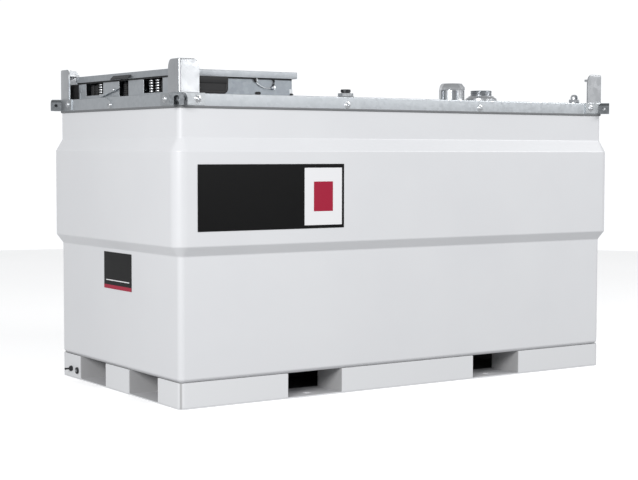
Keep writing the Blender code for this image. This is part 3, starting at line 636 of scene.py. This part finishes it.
for label, sign in (("front", -1), ("back", 1)):
    low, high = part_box(f"hose_boot_{label}")
    near, far = (high.y, low.y) if sign < 0 else (low.y, high.y)
    outer_box = (low.x, low.z, high.x, high.z)
    panel_box = (low.x + PANEL_START, low.z + PANEL_FOOT, high.x - PANEL_END, high.z - PANEL_BAND)

    def boot_ring(sides, radii, depth):
        """A ring of the boot seen from its side, given its sides and its four corner radii."""
        left, bottom, right, top = sides
        points = []
        for quarter, (x, z) in enumerate(((right, top), (left, top), (left, bottom), (right, bottom))):
            sign_x, sign_z = (1, -1, -1, 1)[quarter], (1, 1, -1, -1)[quarter]
            radius = radii[quarter]
            for step in range(7):
                turn = math.radians(90 * (quarter + step / 6))
                points.append(Vector((x - sign_x * radius + math.cos(turn) * radius, near + (far - near) * depth,
                                      z - sign_z * radius + math.sin(turn) * radius)))
        return points

    def drawn_in(sides, inset):
        """The same four sides, drawn in towards the middle."""
        left, bottom, right, top = sides
        return (left + inset, bottom + inset, right - inset, top - inset)

    stages = ((outer_box, 0.0, BOOT_CORNERS, 0.0), (outer_box, 0.0, BOOT_CORNERS, 0.97),
              (outer_box, 0.0014, BOOT_CORNERS, 0.992), (outer_box, 0.0040, BOOT_CORNERS, 1.0),
              (panel_box, -0.0014, PANEL_CORNERS, 1.0), (panel_box, 0.0, PANEL_CORNERS, 0.992),
              (panel_box, 0.0016, PANEL_CORNERS, 0.965))
    boot = bmesh.new()
    loft(boot, [boot_ring(drawn_in(sides, inset), radii, depth) for sides, inset, radii, depth in stages],
         first_cap=True, last_cap=True)
    fit(f"boot_moulding_{label}", boot, black_rubber, instead_of=(f"hose_boot_{label}",), sharp=40)

# A flat latch lever on the end wall turns on a stud. A stiff bent wire keeps it, hooked under the cover bolt below.
LEVER_TOP, LEVER_FOOT = (0.0245, 1.3075), (0.2165, 1.2740)
LEVER_PIVOT = 0.075
LEVER_HALF = (0.0042, 0.0060)
LEVER_X = (-1.1200, -1.1160)
KEEPER_WIRE = 0.0012

top, foot = Vector(LEVER_TOP), Vector(LEVER_FOOT)
along = (foot - top).normalized()
aside = Vector((-along.y, along.x))
outline = []
for centre, half, turns in ((top, LEVER_HALF[0], range(90, 271, 30)), (foot, LEVER_HALF[1], range(-90, 91, 30))):
    for turn in turns:
        bend = math.radians(turn)
        outline.append(centre + along * half * math.cos(bend) + aside * half * math.sin(bend))
lever = bmesh.new()
loft(lever, [[Vector((x, y, z)) for y, z in outline] for x in LEVER_X], first_cap=True, last_cap=True)
fit("lever_bar", lever, hot_dip_zinc, instead_of=("latch_lever",), ease=0.0008)

stud = bmesh.new()
pivot = top.lerp(foot, (LEVER_PIVOT - top.x) / (foot.x - top.x))
lathe(stud, [(0.0048, -0.0095), (0.0048, -0.0062), (0.0070, -0.0060), (0.0070, -0.0042), (0.0048, -0.0040),
             (0.0048, 0.0002), (0.0082, 0.0003), (0.0082, 0.0016), (0.0056, 0.0018), (0.0054, 0.0036), (0.0042, 0.0050),
             (0.0, 0.0052)], facing((LEVER_X[0], *pivot), (-1, 0, 0)), 24)
fit("lever_stud", stud, zinc_plate)

keeper = bmesh.new()
keeper_path = [(-1.1190, 0.150, 1.2852), (-1.1230, 0.149, 1.2800), (-1.1330, 0.128, 1.2690), (-1.1480, 0.104, 1.2675),
               (-1.1562, 0.084, 1.2640), (-1.1585, 0.066, 1.2580), (-1.1585, 0.046, 1.2520), (-1.1590, 0.032, 1.2475),
               (-1.1595, 0.030, 1.2420), (-1.1605, 0.037, 1.2365), (-1.1605, 0.044, 1.2330)]
rod(keeper, parted(keeper_path, 0.003), KEEPER_WIRE, 8)
fit("lever_keeper", keeper, hot_dip_zinc, sharp=60)

# The lid: 3 mm galvanised sheet with its four edges folded down, on two hinges, with a blackened lip to lift it by.
LID_LOW, LID_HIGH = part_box("cabinet_lid")
LID_SHEET = 0.003
lid_centre = ((LID_LOW.x + LID_HIGH.x) / 2, (LID_LOW.y + LID_HIGH.y) / 2)
half_x, half_y = (LID_HIGH.x - LID_LOW.x) / 2, (LID_HIGH.y - LID_LOW.y) / 2
edge = bent([(0.0, LID_LOW.z), (0.0, LID_HIGH.z), (-0.060, LID_HIGH.z)], 0.0025, 4)
inward = [Vector((-reach, LID_HIGH.z)) for reach in (0.12, 0.19, 0.285)]
lid_zinc = zinc("galvanised_lid_sheet", "galvanised_steel", "#b6bbc0", "#c9cdd1", 0.42, 15)
lid = bmesh.new()
loft(lid, [hoop(half_x + out, half_y + out, 0.004 + out, level, lid_centre, 4, (12, 18))
           for out, level in [*edge, *inward]], last_cap=True)
fit("lid_sheet", lid, lid_zinc, body="lid", instead_of=("cabinet_lid",), sharp=50, thick=LID_SHEET)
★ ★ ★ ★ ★
*REQUIRED WORK*
Return exactly the lines that run from the top of the listing above to the line containing "panel_box = (low.x", please, keeping both end lines and leaving out everything else.

*IN RESPONSE*
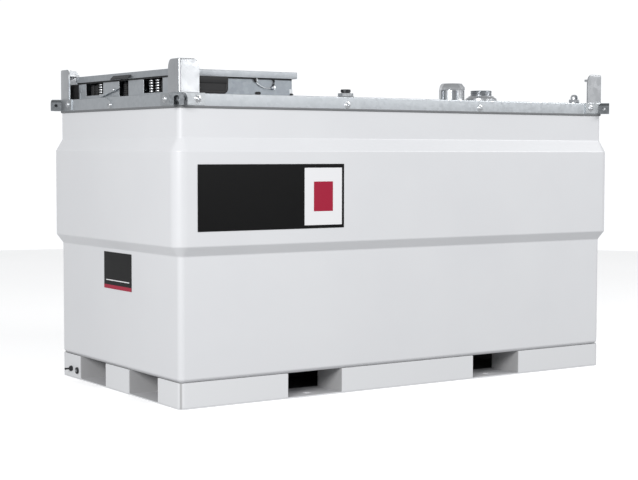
Keep writing the Blender code for this image. This is part 3, starting at line 636 of scene.py. This part finishes it.
for label, sign in (("front", -1), ("back", 1)):
    low, high = part_box(f"hose_boot_{label}")
    near, far = (high.y, low.y) if sign < 0 else (low.y, high.y)
    outer_box = (low.x, low.z, high.x, high.z)
    panel_box = (low.x + PANEL_START, low.z + PANEL_FOOT, high.x - PANEL_END, high.z - PANEL_BAND)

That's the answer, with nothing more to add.